(CAD and scene scripts)

·····

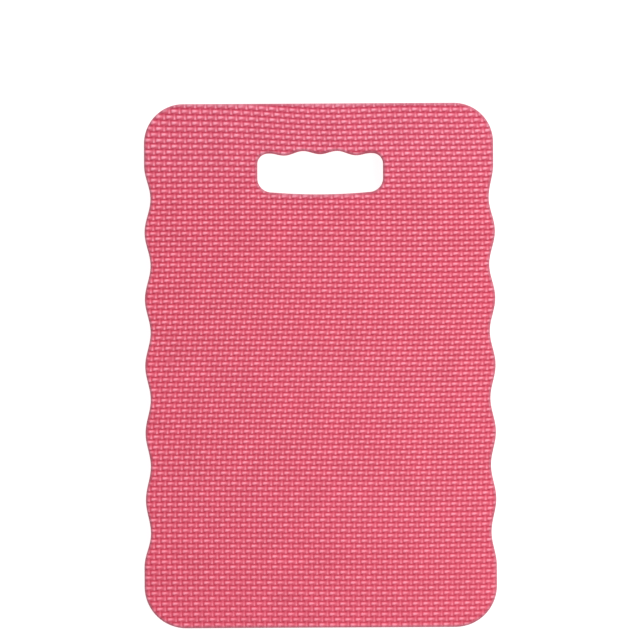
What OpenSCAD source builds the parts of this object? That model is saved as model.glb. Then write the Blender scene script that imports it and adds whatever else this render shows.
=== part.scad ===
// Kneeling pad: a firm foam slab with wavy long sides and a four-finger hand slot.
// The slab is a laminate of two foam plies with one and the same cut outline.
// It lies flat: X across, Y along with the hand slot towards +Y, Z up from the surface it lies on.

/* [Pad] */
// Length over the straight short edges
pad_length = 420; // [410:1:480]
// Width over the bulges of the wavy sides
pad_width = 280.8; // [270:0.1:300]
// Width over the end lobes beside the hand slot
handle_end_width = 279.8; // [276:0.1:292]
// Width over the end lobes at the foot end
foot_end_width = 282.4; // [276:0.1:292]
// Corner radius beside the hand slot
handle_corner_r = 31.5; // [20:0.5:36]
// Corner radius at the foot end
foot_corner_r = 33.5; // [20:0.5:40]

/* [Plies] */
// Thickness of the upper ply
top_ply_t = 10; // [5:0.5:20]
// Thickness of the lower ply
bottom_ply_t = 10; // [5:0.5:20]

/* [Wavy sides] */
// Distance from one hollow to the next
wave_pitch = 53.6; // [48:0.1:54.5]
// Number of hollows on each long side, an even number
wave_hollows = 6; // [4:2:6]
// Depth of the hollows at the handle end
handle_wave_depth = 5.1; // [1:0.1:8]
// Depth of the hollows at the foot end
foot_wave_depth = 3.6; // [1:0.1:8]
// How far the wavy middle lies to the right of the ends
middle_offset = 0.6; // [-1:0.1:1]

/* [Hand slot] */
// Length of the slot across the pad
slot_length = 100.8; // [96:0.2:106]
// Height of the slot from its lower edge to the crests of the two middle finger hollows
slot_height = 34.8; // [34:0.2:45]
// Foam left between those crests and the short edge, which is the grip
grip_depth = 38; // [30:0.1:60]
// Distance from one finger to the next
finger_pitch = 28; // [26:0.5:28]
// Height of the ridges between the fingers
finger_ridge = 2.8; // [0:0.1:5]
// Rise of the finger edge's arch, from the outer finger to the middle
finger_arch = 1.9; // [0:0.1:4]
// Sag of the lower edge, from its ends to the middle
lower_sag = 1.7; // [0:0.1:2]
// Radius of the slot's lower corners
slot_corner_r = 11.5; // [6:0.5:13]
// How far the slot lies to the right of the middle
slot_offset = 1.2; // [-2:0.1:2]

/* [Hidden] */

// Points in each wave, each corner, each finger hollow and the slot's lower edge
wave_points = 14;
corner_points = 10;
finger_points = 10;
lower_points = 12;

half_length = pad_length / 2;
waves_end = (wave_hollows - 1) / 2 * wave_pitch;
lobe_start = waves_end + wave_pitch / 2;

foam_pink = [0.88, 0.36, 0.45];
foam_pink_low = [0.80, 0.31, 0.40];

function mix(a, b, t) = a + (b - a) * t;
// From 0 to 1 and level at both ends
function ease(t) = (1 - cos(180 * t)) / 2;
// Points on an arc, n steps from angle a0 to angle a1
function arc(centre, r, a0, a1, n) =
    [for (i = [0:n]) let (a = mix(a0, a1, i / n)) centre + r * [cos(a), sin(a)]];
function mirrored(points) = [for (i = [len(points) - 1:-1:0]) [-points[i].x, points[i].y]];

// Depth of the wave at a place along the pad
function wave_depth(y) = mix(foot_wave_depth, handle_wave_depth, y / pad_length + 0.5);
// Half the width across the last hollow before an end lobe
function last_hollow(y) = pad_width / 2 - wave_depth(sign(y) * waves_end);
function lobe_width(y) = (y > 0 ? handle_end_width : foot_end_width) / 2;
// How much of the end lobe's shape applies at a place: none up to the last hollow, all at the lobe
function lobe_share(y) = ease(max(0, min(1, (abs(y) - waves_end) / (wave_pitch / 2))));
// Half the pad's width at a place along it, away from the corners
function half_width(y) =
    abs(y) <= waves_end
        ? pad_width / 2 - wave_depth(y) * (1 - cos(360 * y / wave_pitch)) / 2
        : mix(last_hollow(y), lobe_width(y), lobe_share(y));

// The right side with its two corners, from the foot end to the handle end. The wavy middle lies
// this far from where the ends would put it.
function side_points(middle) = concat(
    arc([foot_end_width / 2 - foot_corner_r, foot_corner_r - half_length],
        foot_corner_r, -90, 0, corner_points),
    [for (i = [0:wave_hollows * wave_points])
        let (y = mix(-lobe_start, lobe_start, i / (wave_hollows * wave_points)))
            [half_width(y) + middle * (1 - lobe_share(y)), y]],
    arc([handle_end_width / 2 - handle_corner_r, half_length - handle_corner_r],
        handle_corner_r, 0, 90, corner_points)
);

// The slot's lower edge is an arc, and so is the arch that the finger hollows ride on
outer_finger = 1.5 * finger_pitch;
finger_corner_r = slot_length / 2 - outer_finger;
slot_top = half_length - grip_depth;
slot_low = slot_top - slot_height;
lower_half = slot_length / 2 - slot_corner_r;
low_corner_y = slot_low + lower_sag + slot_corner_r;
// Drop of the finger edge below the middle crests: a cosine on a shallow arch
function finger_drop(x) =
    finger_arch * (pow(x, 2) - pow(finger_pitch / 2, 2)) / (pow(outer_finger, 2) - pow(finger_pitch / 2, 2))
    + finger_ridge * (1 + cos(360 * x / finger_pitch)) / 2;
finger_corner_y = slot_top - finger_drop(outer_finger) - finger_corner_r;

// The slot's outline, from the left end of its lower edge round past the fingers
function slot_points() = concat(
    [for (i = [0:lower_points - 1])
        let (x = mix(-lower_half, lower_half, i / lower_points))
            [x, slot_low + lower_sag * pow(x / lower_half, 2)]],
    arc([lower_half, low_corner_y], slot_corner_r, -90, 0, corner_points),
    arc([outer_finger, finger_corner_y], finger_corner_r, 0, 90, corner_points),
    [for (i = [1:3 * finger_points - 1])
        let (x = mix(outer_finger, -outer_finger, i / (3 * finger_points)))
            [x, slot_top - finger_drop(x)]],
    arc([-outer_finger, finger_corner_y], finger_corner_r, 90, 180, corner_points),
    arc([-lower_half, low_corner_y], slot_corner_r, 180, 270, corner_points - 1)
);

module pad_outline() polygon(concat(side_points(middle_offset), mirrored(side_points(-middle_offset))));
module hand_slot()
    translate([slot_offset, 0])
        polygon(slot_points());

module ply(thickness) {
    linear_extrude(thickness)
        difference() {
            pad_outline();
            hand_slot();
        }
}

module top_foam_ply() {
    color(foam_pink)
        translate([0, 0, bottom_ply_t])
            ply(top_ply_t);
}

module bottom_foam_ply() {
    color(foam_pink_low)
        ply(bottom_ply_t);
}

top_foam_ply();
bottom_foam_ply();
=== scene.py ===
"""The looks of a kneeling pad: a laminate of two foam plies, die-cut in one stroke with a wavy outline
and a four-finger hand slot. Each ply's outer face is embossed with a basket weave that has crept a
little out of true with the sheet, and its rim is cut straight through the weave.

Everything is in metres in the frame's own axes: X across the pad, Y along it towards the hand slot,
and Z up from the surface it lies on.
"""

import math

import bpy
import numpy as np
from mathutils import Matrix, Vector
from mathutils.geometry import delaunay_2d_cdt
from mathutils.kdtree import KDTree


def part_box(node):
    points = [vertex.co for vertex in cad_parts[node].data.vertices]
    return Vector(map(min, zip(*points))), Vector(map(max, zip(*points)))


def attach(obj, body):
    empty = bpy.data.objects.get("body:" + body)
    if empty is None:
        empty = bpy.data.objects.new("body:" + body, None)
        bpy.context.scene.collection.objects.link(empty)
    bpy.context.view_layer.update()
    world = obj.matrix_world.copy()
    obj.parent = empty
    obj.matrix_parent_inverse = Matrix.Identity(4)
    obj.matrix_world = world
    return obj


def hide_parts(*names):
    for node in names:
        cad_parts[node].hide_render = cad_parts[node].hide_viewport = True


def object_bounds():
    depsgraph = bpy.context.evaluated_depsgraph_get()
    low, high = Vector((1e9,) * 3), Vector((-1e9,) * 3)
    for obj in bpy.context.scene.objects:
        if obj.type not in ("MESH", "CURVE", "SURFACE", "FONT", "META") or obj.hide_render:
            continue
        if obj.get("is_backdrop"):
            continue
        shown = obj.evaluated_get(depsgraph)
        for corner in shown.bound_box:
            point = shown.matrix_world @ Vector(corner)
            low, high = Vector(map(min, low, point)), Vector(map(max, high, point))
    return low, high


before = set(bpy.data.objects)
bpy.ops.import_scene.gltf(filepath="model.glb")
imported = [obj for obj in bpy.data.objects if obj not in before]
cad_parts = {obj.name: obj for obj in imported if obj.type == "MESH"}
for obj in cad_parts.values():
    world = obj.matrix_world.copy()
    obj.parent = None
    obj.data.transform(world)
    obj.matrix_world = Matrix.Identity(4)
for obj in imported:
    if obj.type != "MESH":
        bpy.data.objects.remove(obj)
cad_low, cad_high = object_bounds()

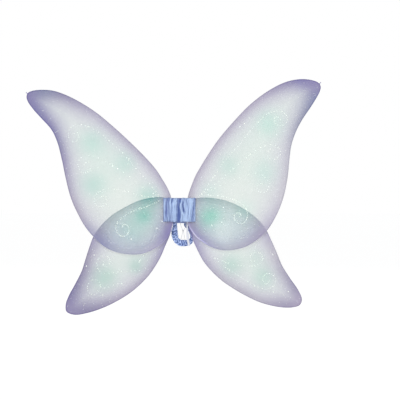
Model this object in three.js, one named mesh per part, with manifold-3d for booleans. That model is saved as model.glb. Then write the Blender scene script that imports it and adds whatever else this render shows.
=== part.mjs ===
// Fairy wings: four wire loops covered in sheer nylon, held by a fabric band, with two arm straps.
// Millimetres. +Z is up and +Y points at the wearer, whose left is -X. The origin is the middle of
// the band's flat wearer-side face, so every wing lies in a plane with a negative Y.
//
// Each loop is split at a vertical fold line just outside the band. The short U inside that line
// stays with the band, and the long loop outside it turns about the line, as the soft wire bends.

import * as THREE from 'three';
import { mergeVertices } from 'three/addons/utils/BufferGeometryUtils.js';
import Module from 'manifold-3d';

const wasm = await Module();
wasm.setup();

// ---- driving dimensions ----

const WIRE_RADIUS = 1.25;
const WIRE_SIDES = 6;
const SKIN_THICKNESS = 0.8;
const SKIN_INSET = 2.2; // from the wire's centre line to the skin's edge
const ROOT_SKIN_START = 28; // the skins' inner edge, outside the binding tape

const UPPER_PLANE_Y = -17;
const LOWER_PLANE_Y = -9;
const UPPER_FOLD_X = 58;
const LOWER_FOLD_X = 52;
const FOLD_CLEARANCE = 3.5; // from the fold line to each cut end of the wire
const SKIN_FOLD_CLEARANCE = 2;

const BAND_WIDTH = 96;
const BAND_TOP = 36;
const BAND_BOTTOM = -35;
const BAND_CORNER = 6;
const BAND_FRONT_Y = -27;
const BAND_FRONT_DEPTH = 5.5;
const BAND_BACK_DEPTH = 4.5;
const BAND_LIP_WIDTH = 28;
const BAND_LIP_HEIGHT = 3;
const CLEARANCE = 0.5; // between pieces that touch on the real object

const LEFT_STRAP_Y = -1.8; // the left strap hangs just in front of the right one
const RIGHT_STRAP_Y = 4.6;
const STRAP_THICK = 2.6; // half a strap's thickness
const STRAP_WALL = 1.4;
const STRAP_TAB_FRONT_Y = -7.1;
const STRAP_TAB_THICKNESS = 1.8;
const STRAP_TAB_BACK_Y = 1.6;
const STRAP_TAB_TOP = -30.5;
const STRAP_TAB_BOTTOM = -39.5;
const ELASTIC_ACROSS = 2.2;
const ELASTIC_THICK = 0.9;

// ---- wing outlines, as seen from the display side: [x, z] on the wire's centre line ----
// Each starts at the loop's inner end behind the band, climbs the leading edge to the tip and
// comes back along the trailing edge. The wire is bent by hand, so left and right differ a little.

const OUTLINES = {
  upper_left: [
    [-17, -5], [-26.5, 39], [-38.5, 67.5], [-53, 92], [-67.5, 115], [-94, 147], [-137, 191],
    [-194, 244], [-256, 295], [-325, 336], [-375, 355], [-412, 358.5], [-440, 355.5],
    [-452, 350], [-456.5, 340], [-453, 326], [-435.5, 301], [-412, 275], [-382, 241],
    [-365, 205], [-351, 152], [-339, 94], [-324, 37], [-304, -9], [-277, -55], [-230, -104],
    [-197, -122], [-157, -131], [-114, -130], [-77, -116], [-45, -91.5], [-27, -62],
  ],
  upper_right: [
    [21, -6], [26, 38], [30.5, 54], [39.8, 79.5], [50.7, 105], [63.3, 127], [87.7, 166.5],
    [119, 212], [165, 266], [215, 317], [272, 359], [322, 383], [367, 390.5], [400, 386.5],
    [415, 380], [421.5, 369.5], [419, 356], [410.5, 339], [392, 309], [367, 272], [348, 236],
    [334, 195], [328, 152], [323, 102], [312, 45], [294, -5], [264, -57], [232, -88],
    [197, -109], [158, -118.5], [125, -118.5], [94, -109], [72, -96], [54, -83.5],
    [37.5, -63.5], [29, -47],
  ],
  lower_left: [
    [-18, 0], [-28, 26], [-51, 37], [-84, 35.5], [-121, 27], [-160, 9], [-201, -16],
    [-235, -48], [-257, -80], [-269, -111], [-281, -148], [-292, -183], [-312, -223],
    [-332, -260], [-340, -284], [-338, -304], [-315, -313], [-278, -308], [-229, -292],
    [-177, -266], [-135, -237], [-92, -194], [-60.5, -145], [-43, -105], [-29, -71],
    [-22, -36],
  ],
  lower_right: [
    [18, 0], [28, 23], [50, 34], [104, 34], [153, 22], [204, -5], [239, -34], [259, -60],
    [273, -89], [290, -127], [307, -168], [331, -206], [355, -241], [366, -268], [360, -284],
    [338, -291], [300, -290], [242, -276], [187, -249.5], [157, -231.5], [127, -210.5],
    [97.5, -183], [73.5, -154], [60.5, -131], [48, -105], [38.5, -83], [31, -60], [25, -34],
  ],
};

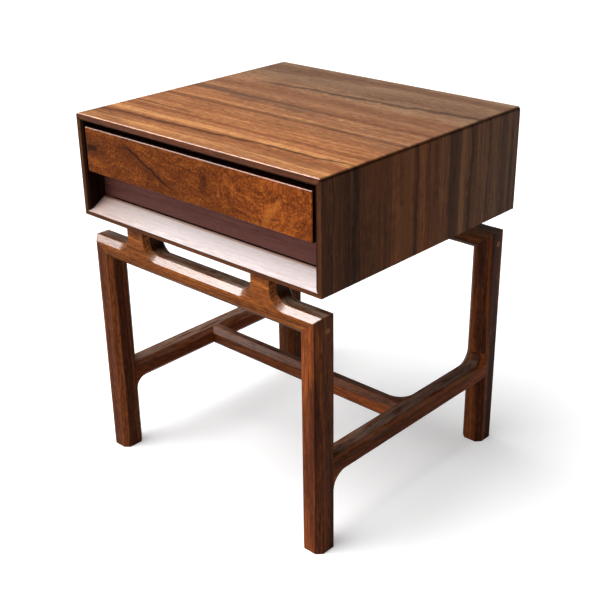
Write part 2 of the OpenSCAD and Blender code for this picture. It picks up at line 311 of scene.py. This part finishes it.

·····

* [Exercise details] Only the lines from the one containing "in imported if" through the one containing "Model this object" are to be reproduced, exactly as they appear.

* [Solution below]
cad_parts = {obj.name: obj for obj in imported if obj.type == "MESH"}
for obj in cad_parts.values():
    world = obj.matrix_world.copy()
    obj.parent = None
    obj.data.transform(world)
    obj.matrix_world = Matrix.Identity(4)
for obj in imported:
    if obj.type != "MESH":
        bpy.data.objects.remove(obj)
cad_low, cad_high = object_bounds()

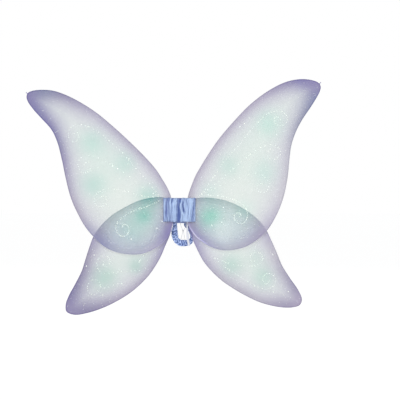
Model this object in three.js, one named mesh per part, with manifold-3d for booleans. That model is saved as model.glb. Then write the Blender scene script that imports it and adds whatever else this render shows.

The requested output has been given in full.